By this time other chapters of Trout Unlimited followed the example set by the original two and the partnership grew.  Money was raised by chapters and other partners and those funds were leveraged to acquire more money for the fisheries projects.  Trout Unlimited National gave extensive funding to projects.

In 2005 the Little River Chapter conceived a plan to raise money for brook trout restoration in the Smokies.  They called it Troutfest.  It consisted of a fundraiser banquet and festival.  In just four years, the chapter raised $60,000 that has been donated to the Park for brook trout restoration.  These funds have been leveraged and matched with funds from many sources to secure adequate funds for carefully selected projects.  The brook trout program continues with successful projects.  Additionally, a portion of the funds from Troutfest are used to help fund the Scholarship Endowment that pays for fisheries biology students to work in the park as seasonal employees. 

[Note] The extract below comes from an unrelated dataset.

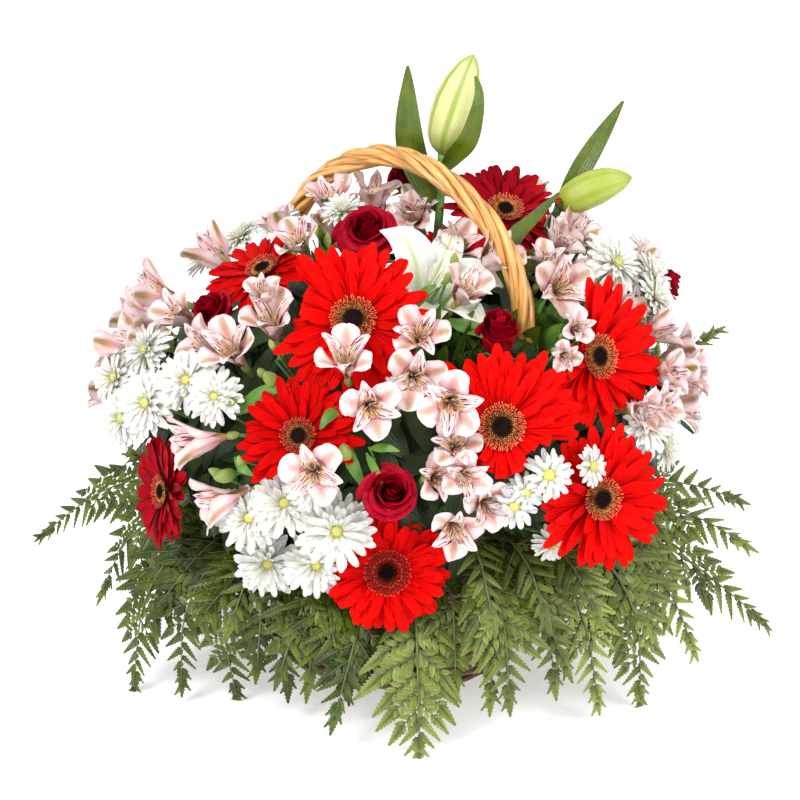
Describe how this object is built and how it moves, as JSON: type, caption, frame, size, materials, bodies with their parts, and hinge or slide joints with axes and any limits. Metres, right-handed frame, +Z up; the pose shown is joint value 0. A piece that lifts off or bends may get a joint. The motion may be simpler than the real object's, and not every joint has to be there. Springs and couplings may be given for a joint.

Due to the relationship started by two Trout Unlimited chapters, the Fisheries Department has received $2.2 million in cash, labor and matching funds over the past fifteen years.  Other partners include the Fly Fishing Federation, Friends of the Smokies, TU Chapters in North Carolina, South Carolina and Georgia and State Trout Unlimited Councils.  Many private and public companies have given money to the Smokies fisheries programs which is included in the total.

Steve Moore was and continues to be the head Fisheries Biologist at Great Smoky Mountains National Park. Byron Begley was the founding President of the Little River Chapter of Trout Unlimited. Steve and Byron wrote this history together.